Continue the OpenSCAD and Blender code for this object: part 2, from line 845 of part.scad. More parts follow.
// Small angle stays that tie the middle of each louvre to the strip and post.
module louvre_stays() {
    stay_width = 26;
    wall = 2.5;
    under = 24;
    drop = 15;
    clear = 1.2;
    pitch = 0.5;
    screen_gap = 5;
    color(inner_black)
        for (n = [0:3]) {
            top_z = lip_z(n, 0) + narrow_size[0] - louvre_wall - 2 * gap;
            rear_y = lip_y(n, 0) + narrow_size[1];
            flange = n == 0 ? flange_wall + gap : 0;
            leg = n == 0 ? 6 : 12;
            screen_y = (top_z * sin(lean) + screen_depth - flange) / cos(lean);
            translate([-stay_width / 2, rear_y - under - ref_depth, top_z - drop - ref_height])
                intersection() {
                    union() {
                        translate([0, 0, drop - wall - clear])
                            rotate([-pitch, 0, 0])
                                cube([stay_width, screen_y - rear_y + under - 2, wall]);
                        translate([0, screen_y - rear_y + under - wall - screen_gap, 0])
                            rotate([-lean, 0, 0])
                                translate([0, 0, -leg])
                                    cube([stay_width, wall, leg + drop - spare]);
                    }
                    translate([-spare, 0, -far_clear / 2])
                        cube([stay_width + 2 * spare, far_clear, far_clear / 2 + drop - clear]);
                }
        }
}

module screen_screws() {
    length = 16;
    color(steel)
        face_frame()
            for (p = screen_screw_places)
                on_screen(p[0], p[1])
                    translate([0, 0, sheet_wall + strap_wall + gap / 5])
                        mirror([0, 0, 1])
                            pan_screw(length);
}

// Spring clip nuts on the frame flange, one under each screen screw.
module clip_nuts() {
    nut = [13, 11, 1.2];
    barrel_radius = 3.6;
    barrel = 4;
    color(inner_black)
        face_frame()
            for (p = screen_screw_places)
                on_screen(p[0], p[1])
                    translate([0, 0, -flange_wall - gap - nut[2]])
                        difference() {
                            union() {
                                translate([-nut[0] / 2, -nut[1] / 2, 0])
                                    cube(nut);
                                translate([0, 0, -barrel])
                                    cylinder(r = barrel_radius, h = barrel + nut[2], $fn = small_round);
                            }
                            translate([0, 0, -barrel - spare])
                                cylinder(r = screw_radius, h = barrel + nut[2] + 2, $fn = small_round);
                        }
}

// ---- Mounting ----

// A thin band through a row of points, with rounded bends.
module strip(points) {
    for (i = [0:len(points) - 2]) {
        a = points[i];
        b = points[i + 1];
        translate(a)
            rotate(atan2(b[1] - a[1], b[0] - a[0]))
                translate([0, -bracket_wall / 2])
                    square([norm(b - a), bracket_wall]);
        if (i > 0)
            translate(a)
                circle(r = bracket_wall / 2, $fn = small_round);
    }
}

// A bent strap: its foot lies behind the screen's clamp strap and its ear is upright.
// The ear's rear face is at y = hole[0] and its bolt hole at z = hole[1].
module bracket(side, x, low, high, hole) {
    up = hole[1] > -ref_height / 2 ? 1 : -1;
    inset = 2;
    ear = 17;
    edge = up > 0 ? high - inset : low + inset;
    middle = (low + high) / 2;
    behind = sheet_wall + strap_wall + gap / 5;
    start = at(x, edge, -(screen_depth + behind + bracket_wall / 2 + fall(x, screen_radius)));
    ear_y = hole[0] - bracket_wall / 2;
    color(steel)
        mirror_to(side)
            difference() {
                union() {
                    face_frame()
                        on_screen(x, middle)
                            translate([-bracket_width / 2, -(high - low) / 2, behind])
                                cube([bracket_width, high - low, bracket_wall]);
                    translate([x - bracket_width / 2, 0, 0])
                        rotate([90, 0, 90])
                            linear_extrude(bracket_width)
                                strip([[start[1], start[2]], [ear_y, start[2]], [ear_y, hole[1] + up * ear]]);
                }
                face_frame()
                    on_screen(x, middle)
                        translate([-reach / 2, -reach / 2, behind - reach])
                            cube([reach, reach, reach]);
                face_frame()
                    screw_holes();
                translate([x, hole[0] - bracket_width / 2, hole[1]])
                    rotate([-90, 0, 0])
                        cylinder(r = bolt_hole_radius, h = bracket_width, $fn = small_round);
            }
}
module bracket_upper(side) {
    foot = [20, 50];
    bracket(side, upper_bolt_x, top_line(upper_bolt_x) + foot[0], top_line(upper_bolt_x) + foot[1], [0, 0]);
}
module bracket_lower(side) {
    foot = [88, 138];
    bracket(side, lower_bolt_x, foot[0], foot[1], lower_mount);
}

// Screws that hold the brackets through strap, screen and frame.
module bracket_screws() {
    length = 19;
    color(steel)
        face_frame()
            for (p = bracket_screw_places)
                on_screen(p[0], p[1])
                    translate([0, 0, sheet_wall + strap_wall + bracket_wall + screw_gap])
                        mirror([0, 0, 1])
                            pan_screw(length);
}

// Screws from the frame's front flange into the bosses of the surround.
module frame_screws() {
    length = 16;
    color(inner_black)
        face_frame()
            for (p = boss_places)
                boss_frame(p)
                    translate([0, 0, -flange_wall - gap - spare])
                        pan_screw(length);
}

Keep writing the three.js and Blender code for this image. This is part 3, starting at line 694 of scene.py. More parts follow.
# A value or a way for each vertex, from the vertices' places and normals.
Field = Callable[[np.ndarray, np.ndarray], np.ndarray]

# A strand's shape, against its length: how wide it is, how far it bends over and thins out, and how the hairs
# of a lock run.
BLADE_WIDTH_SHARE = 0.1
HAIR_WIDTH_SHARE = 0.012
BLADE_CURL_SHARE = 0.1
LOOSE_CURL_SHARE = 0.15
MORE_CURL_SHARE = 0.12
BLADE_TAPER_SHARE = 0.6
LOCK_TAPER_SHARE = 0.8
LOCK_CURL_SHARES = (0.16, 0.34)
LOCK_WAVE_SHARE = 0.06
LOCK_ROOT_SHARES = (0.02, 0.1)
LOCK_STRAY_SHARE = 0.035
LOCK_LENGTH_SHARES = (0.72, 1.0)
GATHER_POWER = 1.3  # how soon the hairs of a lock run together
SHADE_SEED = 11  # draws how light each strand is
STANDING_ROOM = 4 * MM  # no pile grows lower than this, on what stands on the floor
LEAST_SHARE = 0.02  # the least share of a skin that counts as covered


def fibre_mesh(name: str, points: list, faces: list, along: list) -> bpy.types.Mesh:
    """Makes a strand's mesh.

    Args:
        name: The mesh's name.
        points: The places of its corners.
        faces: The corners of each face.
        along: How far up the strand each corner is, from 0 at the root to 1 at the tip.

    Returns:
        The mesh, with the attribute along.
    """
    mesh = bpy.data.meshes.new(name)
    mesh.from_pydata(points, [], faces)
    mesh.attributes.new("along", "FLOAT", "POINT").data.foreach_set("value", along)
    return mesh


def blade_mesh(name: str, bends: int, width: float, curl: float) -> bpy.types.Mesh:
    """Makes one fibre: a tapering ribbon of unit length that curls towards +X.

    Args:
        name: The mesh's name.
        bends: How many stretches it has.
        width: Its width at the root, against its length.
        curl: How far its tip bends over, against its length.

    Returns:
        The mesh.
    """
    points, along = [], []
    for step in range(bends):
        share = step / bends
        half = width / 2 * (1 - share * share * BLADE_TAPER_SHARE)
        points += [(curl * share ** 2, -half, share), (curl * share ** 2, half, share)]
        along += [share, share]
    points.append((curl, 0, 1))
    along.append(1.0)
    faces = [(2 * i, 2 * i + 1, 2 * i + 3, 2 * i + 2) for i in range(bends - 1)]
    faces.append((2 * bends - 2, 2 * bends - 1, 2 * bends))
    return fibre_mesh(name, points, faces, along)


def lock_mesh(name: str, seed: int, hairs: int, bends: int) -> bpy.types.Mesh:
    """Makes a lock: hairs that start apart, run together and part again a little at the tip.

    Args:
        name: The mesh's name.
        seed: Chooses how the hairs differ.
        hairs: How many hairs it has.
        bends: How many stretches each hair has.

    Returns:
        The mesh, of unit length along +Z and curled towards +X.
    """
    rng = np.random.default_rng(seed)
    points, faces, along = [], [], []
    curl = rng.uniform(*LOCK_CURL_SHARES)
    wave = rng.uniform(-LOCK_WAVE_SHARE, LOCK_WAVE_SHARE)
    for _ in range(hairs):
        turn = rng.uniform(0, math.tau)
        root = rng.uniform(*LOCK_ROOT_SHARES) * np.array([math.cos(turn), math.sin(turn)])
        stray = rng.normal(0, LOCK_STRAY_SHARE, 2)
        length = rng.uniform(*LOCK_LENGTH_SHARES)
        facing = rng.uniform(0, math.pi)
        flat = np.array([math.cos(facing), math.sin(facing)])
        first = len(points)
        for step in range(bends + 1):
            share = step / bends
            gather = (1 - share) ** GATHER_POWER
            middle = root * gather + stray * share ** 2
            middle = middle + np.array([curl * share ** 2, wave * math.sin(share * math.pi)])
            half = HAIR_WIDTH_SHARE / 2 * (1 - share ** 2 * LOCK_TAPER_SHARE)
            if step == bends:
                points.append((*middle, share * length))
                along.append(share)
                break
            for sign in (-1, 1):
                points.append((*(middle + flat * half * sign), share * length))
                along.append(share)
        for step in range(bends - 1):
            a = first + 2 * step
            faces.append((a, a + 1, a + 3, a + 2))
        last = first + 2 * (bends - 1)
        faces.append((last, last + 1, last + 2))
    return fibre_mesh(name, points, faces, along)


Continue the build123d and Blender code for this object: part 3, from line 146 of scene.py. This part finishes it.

::::

▶ _Aim of the task_
Lines of the material that contain the word "Blender" are to be gathered.

▶ _Exercise answer_
Continue the OpenSCAD and Blender code for this object: part 2, from line 845 of part.scad. More parts follow.
Keep writing the three.js and Blender code for this image. This is part 3, starting at line 694 of scene.py. More parts follow.
Continue the build123d and Blender code for this object: part 3, from line 146 of scene.py. This part finishes it.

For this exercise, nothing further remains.